▶ [GIVEN MATERIAL]:
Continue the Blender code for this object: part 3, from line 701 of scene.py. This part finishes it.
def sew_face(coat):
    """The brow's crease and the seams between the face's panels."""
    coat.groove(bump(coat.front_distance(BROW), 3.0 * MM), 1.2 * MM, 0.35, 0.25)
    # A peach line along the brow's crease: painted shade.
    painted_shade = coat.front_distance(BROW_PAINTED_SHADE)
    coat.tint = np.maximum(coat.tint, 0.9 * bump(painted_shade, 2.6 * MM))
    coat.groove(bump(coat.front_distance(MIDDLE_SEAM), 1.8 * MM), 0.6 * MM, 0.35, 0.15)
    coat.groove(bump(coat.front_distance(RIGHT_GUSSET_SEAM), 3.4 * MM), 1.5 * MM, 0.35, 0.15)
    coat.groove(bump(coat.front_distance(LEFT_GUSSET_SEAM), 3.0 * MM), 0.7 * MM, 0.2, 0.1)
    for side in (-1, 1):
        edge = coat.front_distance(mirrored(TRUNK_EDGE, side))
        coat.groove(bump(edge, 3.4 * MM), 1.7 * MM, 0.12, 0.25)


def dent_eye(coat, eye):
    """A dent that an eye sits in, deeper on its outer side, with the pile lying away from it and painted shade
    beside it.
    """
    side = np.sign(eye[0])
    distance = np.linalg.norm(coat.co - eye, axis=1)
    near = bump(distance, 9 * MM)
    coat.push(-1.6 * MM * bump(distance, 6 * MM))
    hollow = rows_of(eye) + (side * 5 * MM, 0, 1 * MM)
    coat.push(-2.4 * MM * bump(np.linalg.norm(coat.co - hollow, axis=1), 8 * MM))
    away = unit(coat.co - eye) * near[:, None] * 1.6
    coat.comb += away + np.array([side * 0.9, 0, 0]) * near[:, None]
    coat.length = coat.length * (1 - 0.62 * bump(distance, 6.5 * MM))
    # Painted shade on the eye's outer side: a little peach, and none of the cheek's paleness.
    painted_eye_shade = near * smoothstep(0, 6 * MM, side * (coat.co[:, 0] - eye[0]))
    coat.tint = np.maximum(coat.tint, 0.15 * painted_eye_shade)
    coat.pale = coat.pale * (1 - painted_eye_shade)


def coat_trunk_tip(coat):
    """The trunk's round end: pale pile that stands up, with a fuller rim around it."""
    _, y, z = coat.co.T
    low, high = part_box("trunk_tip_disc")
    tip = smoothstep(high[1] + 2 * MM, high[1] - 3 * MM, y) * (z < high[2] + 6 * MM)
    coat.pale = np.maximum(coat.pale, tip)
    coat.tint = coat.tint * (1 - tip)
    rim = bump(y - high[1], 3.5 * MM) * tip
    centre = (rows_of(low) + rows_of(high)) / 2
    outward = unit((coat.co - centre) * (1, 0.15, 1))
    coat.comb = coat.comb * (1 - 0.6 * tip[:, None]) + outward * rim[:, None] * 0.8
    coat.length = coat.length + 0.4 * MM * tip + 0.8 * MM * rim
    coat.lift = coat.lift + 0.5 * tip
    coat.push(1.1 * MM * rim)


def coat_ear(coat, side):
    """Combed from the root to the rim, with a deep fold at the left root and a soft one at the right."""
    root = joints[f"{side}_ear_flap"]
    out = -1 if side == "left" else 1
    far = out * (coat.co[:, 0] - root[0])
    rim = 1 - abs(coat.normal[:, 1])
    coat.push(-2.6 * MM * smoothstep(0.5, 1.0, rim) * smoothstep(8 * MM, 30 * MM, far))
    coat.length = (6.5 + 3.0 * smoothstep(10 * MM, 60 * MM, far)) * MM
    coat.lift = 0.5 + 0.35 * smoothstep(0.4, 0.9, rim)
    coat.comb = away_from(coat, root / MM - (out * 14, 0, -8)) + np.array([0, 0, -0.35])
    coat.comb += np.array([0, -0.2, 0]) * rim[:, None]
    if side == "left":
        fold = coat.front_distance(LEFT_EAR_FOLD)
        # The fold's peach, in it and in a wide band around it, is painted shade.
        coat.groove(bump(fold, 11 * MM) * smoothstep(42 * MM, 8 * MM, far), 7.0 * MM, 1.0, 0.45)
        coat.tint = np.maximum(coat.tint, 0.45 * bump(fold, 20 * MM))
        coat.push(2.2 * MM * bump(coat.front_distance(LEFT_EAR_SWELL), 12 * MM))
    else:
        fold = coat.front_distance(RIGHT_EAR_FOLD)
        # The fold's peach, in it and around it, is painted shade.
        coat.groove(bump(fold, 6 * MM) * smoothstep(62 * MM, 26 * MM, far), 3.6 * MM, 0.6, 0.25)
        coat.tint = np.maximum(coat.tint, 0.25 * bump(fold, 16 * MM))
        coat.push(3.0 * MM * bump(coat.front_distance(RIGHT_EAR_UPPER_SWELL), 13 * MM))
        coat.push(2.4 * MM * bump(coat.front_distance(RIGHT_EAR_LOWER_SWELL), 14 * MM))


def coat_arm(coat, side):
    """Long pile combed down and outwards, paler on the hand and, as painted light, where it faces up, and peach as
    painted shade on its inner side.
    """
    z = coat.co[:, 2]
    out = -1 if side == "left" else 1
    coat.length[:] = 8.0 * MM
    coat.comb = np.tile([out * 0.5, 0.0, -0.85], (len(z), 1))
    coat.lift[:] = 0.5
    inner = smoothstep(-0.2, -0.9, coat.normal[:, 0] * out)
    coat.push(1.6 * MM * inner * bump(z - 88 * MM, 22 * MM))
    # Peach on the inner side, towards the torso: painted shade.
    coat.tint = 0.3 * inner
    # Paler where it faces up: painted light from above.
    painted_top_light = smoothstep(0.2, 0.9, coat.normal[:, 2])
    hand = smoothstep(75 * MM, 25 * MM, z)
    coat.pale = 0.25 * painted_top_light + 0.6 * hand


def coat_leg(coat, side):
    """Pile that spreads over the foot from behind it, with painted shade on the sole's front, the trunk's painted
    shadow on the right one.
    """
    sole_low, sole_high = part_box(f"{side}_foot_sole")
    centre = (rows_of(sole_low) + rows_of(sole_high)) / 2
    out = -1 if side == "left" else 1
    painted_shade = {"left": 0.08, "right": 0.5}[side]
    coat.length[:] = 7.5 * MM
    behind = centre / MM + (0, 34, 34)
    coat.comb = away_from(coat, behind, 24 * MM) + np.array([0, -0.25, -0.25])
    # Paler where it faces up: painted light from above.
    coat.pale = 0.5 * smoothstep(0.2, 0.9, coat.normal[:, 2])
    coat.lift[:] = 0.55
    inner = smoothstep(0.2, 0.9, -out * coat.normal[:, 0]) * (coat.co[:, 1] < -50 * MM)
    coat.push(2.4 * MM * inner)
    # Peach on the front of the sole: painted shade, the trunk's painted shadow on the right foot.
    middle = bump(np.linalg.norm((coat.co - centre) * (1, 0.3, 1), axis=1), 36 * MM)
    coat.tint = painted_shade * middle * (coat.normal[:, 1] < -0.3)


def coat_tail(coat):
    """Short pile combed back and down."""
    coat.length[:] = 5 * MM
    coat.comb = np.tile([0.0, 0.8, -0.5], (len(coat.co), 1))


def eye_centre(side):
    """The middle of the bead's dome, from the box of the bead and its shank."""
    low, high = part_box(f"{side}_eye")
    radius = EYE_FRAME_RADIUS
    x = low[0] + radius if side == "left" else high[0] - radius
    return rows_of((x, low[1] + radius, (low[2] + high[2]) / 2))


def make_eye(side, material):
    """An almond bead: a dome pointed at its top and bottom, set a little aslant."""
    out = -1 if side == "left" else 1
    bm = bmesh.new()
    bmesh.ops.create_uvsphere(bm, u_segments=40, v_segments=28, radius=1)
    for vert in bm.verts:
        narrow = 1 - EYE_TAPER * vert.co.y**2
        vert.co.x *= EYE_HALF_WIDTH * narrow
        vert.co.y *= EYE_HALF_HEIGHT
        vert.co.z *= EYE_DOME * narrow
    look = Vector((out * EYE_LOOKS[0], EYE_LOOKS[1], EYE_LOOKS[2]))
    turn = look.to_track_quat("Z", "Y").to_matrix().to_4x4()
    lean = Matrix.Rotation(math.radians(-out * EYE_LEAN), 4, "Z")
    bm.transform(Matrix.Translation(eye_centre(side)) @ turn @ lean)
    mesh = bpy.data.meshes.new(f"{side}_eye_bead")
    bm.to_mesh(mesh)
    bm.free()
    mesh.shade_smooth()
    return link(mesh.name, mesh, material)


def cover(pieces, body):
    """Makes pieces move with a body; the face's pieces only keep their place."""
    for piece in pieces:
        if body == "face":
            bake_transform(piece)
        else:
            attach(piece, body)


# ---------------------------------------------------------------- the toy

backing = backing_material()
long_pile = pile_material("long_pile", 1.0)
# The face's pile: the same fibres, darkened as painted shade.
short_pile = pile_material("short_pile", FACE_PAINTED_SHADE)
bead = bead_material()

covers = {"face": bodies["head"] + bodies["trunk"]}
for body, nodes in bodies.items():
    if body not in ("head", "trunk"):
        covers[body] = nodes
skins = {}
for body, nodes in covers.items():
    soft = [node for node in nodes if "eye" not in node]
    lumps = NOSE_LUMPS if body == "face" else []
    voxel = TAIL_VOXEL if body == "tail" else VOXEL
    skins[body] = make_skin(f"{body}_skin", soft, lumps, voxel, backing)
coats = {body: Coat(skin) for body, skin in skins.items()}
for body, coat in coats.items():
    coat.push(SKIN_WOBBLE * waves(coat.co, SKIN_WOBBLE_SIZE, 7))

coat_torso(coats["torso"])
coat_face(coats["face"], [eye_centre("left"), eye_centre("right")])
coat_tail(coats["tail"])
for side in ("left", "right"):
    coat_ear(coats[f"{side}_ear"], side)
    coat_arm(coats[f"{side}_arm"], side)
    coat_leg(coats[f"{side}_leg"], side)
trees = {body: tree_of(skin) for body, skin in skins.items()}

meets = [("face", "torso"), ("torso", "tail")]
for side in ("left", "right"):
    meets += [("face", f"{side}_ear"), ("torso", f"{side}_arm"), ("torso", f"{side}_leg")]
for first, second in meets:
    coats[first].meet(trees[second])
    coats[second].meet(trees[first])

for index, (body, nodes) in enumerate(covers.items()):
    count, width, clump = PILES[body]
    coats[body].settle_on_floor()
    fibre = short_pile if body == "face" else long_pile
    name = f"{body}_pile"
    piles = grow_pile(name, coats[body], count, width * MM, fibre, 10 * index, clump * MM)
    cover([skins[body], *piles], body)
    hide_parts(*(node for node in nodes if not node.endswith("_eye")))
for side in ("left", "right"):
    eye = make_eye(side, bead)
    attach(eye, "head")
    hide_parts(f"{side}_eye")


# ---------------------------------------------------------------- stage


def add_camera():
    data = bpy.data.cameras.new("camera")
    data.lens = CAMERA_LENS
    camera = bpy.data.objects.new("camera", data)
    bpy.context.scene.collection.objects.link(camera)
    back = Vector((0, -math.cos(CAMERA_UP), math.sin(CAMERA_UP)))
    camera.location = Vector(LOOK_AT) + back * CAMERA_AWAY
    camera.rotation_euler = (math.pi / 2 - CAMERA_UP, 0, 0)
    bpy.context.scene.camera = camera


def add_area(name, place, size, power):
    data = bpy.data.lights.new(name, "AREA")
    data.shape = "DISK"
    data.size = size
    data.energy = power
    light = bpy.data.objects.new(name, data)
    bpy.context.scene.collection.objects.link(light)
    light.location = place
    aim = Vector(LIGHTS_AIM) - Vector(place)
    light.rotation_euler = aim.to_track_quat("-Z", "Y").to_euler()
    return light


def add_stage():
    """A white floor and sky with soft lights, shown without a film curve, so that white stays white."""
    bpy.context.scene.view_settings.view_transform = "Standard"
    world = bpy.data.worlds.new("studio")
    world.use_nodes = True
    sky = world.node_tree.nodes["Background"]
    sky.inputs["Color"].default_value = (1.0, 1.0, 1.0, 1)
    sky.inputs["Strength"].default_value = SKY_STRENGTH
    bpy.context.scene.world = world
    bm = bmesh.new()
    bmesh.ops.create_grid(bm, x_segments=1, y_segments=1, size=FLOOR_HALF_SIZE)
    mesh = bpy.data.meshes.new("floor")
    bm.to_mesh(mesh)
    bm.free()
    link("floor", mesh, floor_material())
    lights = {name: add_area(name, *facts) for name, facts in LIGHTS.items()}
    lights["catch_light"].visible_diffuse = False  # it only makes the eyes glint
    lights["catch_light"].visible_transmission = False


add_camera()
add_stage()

▶ [TASK PROMPT]: Transcribe precisely the lines between the one that contains "bake_transform(piece)" and the one that contains "coat.push(SKIN_WOBBLE * waves(coat.co, SKIN_WOBBLE_SIZE, 7))", counting those two lines as part of the range.

▶ [SOLUTION TO THIS TASK]:
            bake_transform(piece)
        else:
            attach(piece, body)


# ---------------------------------------------------------------- the toy

backing = backing_material()
long_pile = pile_material("long_pile", 1.0)
# The face's pile: the same fibres, darkened as painted shade.
short_pile = pile_material("short_pile", FACE_PAINTED_SHADE)
bead = bead_material()

covers = {"face": bodies["head"] + bodies["trunk"]}
for body, nodes in bodies.items():
    if body not in ("head", "trunk"):
        covers[body] = nodes
skins = {}
for body, nodes in covers.items():
    soft = [node for node in nodes if "eye" not in node]
    lumps = NOSE_LUMPS if body == "face" else []
    voxel = TAIL_VOXEL if body == "tail" else VOXEL
    skins[body] = make_skin(f"{body}_skin", soft, lumps, voxel, backing)
coats = {body: Coat(skin) for body, skin in skins.items()}
for body, coat in coats.items():
    coat.push(SKIN_WOBBLE * waves(coat.co, SKIN_WOBBLE_SIZE, 7))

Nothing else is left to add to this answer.